(Recorded information)
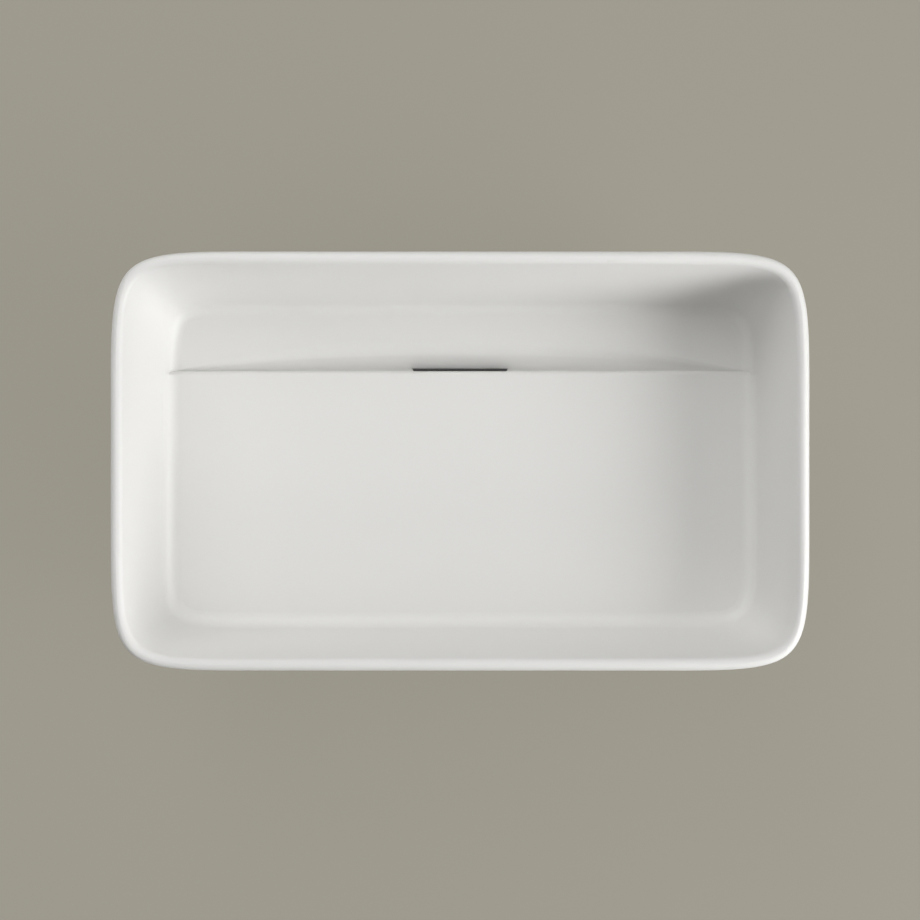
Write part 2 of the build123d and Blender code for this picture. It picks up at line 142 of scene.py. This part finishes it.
def surface(name, colour, drift, roughness, rough_drift, waves, wave_height, grains, grain_height):
    """A material with the uneven finish on it. Returns it with its shader, its finish and its bump."""
    material = bpy.data.materials.new(name)
    material.use_nodes = True
    nodes, links = material.node_tree.nodes, material.node_tree.links
    shader = nodes["Principled BSDF"]
    finish = nodes.new("ShaderNodeGroup")
    finish.node_tree = UNEVEN_FINISH
    finish.inputs["Colour"].default_value = (*colour, 1.0)
    finish.inputs["Colour drift"].default_value = drift
    finish.inputs["Roughness"].default_value = roughness
    finish.inputs["Roughness drift"].default_value = rough_drift
    finish.inputs["Waves per metre"].default_value = waves
    finish.inputs["Wave height"].default_value = wave_height
    finish.inputs["Grains per metre"].default_value = grains
    finish.inputs["Grain height"].default_value = grain_height
    bump = nodes.new("ShaderNodeBump")
    bump.inputs["Distance"].default_value = 1.0
    links.new(finish.outputs["Colour"], shader.inputs["Base Color"])
    links.new(finish.outputs["Roughness"], shader.inputs["Roughness"])
    links.new(finish.outputs["Height"], bump.inputs["Height"])
    links.new(bump.outputs["Normal"], shader.inputs["Normal"])
    return material, shader, finish, bump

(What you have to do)
Would you give the material above again, complete and exact?

(Solution below)
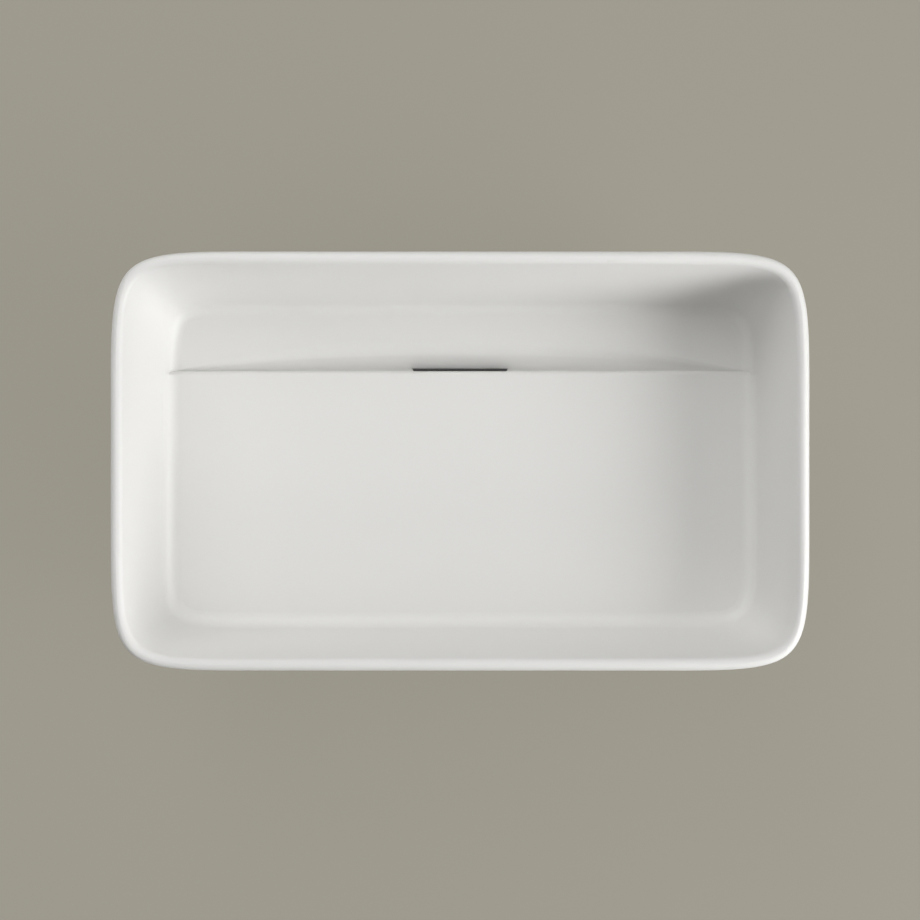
Write part 2 of the build123d and Blender code for this picture. It picks up at line 142 of scene.py. This part finishes it.
def surface(name, colour, drift, roughness, rough_drift, waves, wave_height, grains, grain_height):
    """A material with the uneven finish on it. Returns it with its shader, its finish and its bump."""
    material = bpy.data.materials.new(name)
    material.use_nodes = True
    nodes, links = material.node_tree.nodes, material.node_tree.links
    shader = nodes["Principled BSDF"]
    finish = nodes.new("ShaderNodeGroup")
    finish.node_tree = UNEVEN_FINISH
    finish.inputs["Colour"].default_value = (*colour, 1.0)
    finish.inputs["Colour drift"].default_value = drift
    finish.inputs["Roughness"].default_value = roughness
    finish.inputs["Roughness drift"].default_value = rough_drift
    finish.inputs["Waves per metre"].default_value = waves
    finish.inputs["Wave height"].default_value = wave_height
    finish.inputs["Grains per metre"].default_value = grains
    finish.inputs["Grain height"].default_value = grain_height
    bump = nodes.new("ShaderNodeBump")
    bump.inputs["Distance"].default_value = 1.0
    links.new(finish.outputs["Colour"], shader.inputs["Base Color"])
    links.new(finish.outputs["Roughness"], shader.inputs["Roughness"])
    links.new(finish.outputs["Height"], bump.inputs["Height"])
    links.new(bump.outputs["Normal"], shader.inputs["Normal"])
    return material, shader, finish, bump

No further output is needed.